For assuredly all the Gods are august and beautiful in a beauty
beyond our speech. And what makes them so? Intellect; and
especially Intellect operating within them [the divine sun and
stars] to visibility. It is not through the loveliness of their
corporeal forms: even those that have body are not gods by that
beauty; it is in virtue of Intellect that they, too, are gods,
and as gods beautiful. They do not veer between wisdom and folly:
in the immunity of Intellect unmoving and pure, they are wise
always, all-knowing, taking cognisance not of the human but of
their own being and of all that lies within the contemplation of
Intellect. Those of them whose dwelling is in the heavens, are
ever in this meditation- what task prevents them?- and from afar
they look, too, into that further heaven by a lifting of the
head.

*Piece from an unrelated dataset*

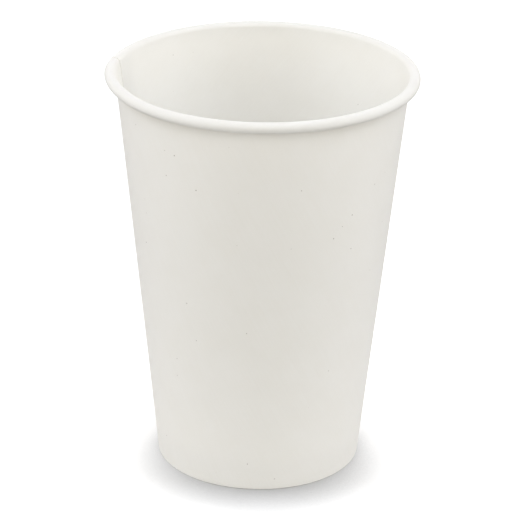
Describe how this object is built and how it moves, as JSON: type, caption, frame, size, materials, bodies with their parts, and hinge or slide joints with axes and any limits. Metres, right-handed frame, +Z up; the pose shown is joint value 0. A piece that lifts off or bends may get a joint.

The Gods belonging to that higher Heaven itself, they whose
station is upon it and in it, see and know in virtue of their
omnipresence to it. For all There is heaven; earth is heaven, and
sea heaven; and animal and plant and man; all is the heavenly
content of that heaven: and the Gods in it, despising neither men
nor anything else that is there where all is of the heavenly
order, traverse all that country and all space in peace.